Why millennials are worried about ineffective online security

Why millennials are worried about ineffective online...In an increasingly digital society, the issue of data protection is extremely important. While businesses have a responsibility to safeguard consumer and user information, recent high-profile hacks have drawn attention to the need to defend against cyber attacks at an individual level too.


A new report from Intercede has revealed that the younger generation are acutely aware of the risks to their digital security and the potential impacts of cyber crime.


The digital identity specialists polled UK and US millennials and discovered that less than five per cent of respondents believed that their online information was completely protected by effective safeguards, stressing the need for businesses and governments to pay more attention than ever to the issue.


As natives of the digital world, 70 per cent reported a fear that their online privacy will increase as society continues to become more digitally connected. This is especially pertinent considering the greater reliance on cloud computing and online data storage both individually and on a larger scale.


More than half (54 per cent) said the public will learn to distrust certain goods and services should businesses fail to implement better online security solutions to protect against current and future cyber threats.


With a major hack to an illicit dating website, Ashley Madison, just a couple of months ago, the public concerns over data storage and sharing are gaining much media attention. Such a site, which trades on keeping identities and dating motives a very private affair, has inadvertently leaked gigabytes of user data, drastically affecting consumer trust in web data storage and meaning personal information is now in the public sphere at the hands of cyber criminals.

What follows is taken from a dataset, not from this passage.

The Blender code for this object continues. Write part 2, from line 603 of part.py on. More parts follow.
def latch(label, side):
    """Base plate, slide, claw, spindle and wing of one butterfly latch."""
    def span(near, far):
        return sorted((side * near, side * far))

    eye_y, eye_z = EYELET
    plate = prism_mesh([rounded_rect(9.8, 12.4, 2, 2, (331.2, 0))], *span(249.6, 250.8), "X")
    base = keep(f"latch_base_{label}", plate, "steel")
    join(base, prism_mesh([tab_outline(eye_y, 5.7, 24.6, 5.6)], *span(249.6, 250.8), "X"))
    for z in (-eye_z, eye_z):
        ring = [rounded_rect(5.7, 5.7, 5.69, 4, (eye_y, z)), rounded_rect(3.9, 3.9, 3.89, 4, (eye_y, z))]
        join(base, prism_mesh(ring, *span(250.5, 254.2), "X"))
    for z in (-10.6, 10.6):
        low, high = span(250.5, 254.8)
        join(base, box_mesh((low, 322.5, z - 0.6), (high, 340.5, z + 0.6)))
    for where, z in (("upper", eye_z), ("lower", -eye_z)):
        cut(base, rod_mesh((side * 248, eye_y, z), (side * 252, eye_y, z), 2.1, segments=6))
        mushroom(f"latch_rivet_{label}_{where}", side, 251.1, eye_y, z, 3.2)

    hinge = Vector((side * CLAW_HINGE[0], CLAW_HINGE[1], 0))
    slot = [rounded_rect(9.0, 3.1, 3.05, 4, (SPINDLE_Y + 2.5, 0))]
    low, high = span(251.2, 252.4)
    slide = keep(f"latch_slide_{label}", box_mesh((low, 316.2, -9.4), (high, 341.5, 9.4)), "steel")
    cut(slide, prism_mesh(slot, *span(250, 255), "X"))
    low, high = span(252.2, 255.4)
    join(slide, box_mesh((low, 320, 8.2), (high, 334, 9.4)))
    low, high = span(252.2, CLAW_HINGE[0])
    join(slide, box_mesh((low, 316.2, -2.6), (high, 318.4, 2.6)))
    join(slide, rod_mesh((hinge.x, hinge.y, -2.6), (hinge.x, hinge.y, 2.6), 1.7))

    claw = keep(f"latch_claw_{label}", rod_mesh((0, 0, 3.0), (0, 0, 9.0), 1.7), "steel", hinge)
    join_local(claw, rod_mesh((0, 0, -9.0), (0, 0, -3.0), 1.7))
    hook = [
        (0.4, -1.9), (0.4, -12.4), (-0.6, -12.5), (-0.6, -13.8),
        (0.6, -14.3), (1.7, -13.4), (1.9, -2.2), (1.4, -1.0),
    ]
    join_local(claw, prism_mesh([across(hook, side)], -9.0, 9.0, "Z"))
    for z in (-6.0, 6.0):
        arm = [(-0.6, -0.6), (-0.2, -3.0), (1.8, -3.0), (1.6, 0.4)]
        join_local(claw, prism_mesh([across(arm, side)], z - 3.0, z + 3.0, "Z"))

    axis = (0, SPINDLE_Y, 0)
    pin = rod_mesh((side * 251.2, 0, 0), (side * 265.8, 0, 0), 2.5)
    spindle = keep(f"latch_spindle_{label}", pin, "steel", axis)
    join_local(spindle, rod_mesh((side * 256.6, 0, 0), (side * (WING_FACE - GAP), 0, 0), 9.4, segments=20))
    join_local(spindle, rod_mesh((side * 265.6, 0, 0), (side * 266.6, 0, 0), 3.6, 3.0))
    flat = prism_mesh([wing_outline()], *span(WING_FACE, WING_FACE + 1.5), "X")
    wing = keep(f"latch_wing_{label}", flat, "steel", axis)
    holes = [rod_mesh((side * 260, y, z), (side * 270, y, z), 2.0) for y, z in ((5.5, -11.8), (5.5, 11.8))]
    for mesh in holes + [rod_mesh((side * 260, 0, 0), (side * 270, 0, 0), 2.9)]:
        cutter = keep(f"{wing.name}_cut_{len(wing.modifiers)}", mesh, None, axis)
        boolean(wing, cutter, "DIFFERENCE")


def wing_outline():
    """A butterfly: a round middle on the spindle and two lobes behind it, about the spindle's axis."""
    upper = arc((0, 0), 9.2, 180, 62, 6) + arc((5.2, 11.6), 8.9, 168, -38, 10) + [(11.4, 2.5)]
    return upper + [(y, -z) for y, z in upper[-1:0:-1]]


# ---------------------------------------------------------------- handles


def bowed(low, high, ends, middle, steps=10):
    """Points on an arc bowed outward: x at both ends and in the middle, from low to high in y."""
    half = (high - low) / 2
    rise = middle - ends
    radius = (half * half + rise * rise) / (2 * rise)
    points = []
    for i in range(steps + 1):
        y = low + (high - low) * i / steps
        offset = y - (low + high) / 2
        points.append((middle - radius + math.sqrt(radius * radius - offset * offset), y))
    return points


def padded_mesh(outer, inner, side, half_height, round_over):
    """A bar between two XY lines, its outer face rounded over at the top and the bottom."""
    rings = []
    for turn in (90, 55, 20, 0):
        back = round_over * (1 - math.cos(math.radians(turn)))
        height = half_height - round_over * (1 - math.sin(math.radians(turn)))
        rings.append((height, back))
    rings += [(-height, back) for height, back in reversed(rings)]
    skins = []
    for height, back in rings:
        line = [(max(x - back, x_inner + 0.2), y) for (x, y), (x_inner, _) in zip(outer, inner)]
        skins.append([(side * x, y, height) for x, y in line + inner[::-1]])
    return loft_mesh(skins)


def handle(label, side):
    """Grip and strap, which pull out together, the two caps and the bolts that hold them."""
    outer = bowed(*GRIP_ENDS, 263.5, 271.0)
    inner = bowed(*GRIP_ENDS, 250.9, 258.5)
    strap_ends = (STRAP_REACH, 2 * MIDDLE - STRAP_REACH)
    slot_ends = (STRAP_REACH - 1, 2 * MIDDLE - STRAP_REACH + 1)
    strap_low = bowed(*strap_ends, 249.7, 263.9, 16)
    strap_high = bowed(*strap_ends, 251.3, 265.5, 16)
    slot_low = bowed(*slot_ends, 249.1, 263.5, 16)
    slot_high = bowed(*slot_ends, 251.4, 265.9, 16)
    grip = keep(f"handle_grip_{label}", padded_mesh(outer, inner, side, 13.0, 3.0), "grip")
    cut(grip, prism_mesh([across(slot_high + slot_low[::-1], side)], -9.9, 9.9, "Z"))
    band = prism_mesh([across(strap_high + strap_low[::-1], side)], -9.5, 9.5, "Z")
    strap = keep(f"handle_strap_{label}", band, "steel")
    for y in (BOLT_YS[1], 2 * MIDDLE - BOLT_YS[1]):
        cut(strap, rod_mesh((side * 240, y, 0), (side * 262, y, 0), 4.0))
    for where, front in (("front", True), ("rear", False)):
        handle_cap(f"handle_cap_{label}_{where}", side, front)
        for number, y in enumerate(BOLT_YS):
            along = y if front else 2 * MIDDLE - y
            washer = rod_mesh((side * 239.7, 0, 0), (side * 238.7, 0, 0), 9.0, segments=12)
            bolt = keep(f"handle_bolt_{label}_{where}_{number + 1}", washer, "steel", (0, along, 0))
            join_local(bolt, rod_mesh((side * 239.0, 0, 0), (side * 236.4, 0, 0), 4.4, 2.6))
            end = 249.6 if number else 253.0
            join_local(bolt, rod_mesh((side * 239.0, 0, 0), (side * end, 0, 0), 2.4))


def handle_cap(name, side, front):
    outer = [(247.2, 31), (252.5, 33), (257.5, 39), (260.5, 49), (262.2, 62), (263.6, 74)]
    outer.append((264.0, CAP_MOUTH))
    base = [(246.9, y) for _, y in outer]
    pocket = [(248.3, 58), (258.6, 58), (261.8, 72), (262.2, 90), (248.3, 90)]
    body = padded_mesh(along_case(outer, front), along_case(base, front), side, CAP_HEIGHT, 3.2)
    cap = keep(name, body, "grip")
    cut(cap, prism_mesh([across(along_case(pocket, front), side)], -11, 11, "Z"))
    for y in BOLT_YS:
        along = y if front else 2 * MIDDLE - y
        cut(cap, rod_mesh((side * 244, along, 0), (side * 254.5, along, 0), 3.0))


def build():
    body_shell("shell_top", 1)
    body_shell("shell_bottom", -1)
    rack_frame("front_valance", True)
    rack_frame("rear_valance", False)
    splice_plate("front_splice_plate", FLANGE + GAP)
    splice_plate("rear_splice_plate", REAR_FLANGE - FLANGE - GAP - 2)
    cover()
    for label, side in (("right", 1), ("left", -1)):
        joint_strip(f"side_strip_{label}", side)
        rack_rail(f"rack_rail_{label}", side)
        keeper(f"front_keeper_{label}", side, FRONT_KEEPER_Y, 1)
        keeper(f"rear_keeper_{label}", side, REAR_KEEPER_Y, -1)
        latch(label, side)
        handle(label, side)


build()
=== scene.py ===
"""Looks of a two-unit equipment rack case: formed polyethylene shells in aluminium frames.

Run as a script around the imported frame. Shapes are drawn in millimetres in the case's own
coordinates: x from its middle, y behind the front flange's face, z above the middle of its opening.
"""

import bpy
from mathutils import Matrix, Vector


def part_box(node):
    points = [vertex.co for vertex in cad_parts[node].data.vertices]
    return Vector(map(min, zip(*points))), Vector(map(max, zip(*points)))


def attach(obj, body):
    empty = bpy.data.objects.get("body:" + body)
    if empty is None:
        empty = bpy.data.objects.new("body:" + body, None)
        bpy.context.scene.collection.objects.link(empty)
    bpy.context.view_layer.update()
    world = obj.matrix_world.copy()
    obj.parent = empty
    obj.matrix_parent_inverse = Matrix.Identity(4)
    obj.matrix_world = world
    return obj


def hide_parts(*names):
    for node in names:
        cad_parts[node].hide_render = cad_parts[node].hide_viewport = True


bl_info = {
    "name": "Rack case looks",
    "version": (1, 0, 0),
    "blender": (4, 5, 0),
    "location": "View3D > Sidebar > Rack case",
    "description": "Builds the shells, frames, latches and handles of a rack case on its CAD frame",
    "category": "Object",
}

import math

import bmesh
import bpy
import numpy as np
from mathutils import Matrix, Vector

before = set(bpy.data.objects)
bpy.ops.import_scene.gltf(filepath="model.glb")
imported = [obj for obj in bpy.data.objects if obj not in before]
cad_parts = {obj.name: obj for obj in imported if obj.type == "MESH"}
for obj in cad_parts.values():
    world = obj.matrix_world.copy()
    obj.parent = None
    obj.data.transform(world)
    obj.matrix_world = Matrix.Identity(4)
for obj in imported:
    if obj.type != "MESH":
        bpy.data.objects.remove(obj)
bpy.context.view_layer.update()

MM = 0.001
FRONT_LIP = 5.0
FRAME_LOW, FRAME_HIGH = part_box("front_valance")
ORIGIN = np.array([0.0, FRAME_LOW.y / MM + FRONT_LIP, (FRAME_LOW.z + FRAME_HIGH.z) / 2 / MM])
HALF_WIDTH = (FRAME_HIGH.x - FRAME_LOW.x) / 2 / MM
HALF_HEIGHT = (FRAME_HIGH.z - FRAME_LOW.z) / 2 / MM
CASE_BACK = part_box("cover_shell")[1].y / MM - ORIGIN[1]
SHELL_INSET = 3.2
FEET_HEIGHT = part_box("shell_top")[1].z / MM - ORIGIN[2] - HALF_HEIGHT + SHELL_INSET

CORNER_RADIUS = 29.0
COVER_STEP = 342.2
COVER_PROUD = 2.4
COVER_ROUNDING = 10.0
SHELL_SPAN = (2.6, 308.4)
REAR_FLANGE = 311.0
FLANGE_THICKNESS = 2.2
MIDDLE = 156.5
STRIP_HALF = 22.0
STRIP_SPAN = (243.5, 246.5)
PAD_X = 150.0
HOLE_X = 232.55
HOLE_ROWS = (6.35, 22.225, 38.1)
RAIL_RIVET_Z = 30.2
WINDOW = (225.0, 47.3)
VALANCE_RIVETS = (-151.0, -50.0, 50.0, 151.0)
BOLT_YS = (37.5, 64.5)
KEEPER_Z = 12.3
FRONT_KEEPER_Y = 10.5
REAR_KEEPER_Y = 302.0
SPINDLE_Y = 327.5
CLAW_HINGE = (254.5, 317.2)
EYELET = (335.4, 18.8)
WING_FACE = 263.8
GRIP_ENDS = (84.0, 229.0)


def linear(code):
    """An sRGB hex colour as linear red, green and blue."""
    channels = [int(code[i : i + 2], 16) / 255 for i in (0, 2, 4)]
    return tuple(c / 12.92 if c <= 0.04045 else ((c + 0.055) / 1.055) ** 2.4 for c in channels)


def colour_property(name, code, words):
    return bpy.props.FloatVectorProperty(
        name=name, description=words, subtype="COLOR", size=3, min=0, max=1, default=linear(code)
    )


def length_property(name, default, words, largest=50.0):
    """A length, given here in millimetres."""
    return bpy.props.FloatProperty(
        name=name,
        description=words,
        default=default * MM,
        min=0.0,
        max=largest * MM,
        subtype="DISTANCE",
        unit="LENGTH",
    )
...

The recent study, conducted by Atomik Research, questioned approximately 2,000 individuals between the ages of 16 and 35 and indicated that there is general confusion as to how people can best safeguard their identity and data from hackers.


A quarter of millennials were found to use more than 20 password protected websites, devices or applications within a year, with only six per cent adding that they thought their data would be safeguarded based on the password they had chosen. Worryingly, 45 per cent of respondents said they only ever change it when they have to do so. This could be due to forgetting passwords or perhaps even as a result of a cyber hack into their account.


Passwords in particular can be an important defence against online data theft, with experts recommending that people use a different one for every account and to adopt a mix of letters and numbers, with upper and lower case letters to reduce the chances of hacking.


With fears over online security growing, 44 per cent of millennials questioned believed that there would be an eventual decline in data sharing, with 36 per cent revealing demands for action were likely.


Commenting on the data, Intercede chief executive Richard Parris called on businesses and governments to start paying more attention to online security and maintaining consumer trust through proactive cyber defence strategies.


Mr Parris said: “It’s time for organisations to stop playing fast and loose with what, in a digital economy, are our most important assets – our identity and our data. There seems to have been a collective consensus that millennials will accept substandard security in exchange for online services. This clearly isn’t the case.”


He went on to add that it wasn’t enough for data to be safeguarded by passwords and that organisations would have to look at more advanced online security solutions. “To restore trust, smart companies need to look to stronger authentication techniques to ensure the future of digital commerce and information exchange and their own competitive edge.”